* GIVEN REQUEST:
Repeat exactly the lines of the listing below, please, starting with the first and ending with the line containing "from mathutils import Matrix, Vector"; leave out the rest.

* INFORMATION SUPPLIED:
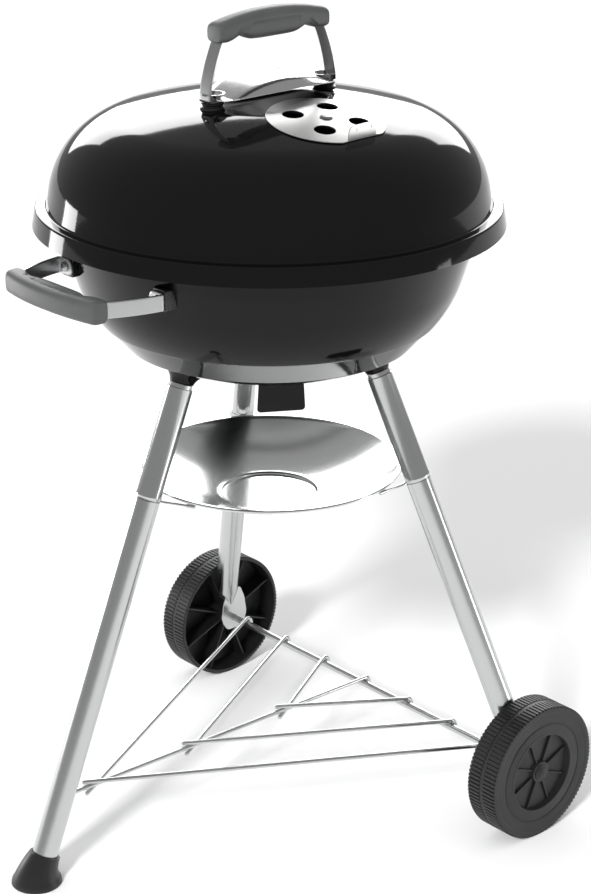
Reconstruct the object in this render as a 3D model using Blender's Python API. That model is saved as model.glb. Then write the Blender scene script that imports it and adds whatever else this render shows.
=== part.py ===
"""Kettle charcoal grill on three legs, with two wheels.

Units are metres and +Z is up. The origin lies on the ground, under the middle of the
whole grill. The front leg with its foot points to -Y, and the axle lies along X at the
back. The kettle's own axis is vertical and stands at y = KETTLE_Y.
"""
import math

import bmesh
import bpy
from mathutils import Matrix, Vector

# ---- Clearances and sheet --------------------------------------------------------------
GAP = 0.0003              # clearance kept between pieces that touch
SHEET = 0.0012            # enamelled steel sheet of the bowl and the lid
SKIN_PLAY = 0.0008        # clearance to a domed skin, under discs and nuts
DAMPER_SHEET = 0.0010

# ---- Kettle: everything above the legs hangs from RIM_Z and KETTLE_R ---------------------
RIM_Z = 0.6854            # top face of the lid's flange
KETTLE_R = 0.2314         # foot of the lid's wall
LID_LEAN = math.radians(10.7)
LID_WALL_H = 0.0195
LID_SHOULDER_R = 0.0937
LID_CROWN_ANGLE = math.radians(14.7)
FLANGE_W = 0.0109
SKIRT_FLARE = 0.0037
SKIRT_DROP = 0.0194

BEAD_R = 0.0052           # rolled rim of the bowl
BEAD_INSET = 0.0004       # bead's centre line inside the foot of the lid's wall
BEAD_TURN = (math.radians(-110), math.radians(160))  # how far the sheet is rolled round
BOWL_NECK_INSET = 0.0104  # wall under the bead
BOWL_NECK_DROP = 0.0154
BOWL_LEAN = math.radians(16.6)
BOWL_WALL_H = 0.0590
BOWL_SHOULDER_R = 0.1348
BOWL_LEDGE_LEAN = math.radians(38.9)
BOWL_LEDGE_W = 0.0025
BOWL_CONE_LEAN = math.radians(41.2)
BOWL_CONE_H = 0.0262
BOWL_CROWN_SAG = 0.0365

# ---- Lid damper -------------------------------------------------------------------------
LID_DAMPER_R = 0.0600
LID_DAMPER_DIST = 0.1005  # from the kettle's axis
LID_DAMPER_AZ = math.radians(-7.0)
LID_TAB_TURN = math.radians(8.0)
LID_TAB_W = 0.0380
LID_TAB_H = 0.0150
LID_TAB_DIST = 0.0525
LID_TAB_CORNER = 0.0050
LID_VENT_R = 0.0110
LID_VENT_DIST = 0.0330
RIVET_HEAD_R = 0.0070
RIVET_R = 0.0030
RIVET_TOP_R = 0.0056      # flat top of the rivet's head
RIVET_TAIL_R = 0.0048

# ---- Bowl damper ------------------------------------------------------------------------
BOWL_DAMPER_R = 0.0720
BOWL_TAB_AZ = math.radians(-30.0)
BOWL_TAB_DIST = 0.0660
BOWL_TAB_W = 0.0510
BOWL_TAB_DROP = 0.0320
BOWL_TAB_TAPER = 0.0015
BOWL_TAB_CORNER = 0.0040
BOWL_VENT_R = 0.0140
BOWL_VENT_DIST = 0.0400
VENT_COUNT = 4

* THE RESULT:
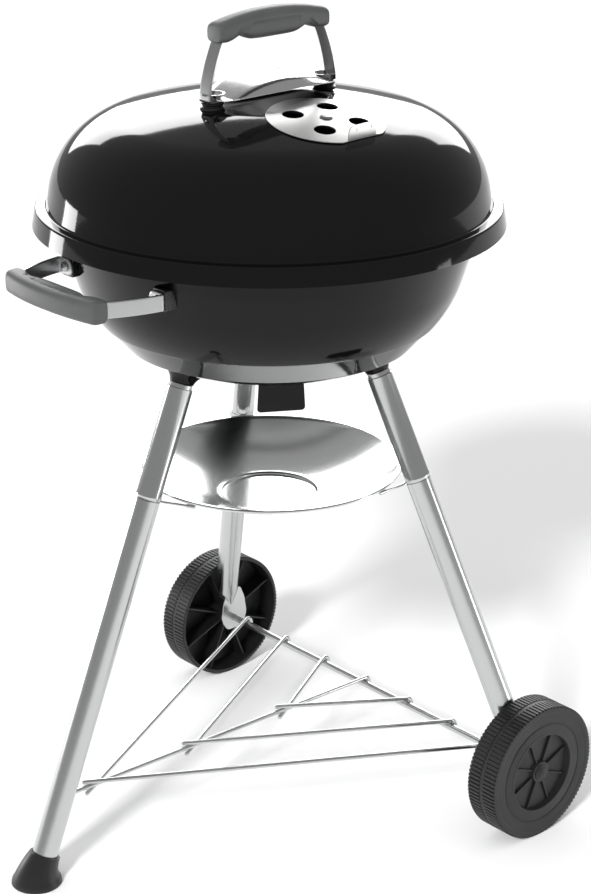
Reconstruct the object in this render as a 3D model using Blender's Python API. That model is saved as model.glb. Then write the Blender scene script that imports it and adds whatever else this render shows.
=== part.py ===
"""Kettle charcoal grill on three legs, with two wheels.

Units are metres and +Z is up. The origin lies on the ground, under the middle of the
whole grill. The front leg with its foot points to -Y, and the axle lies along X at the
back. The kettle's own axis is vertical and stands at y = KETTLE_Y.
"""
import math

import bmesh
import bpy
from mathutils import Matrix, Vector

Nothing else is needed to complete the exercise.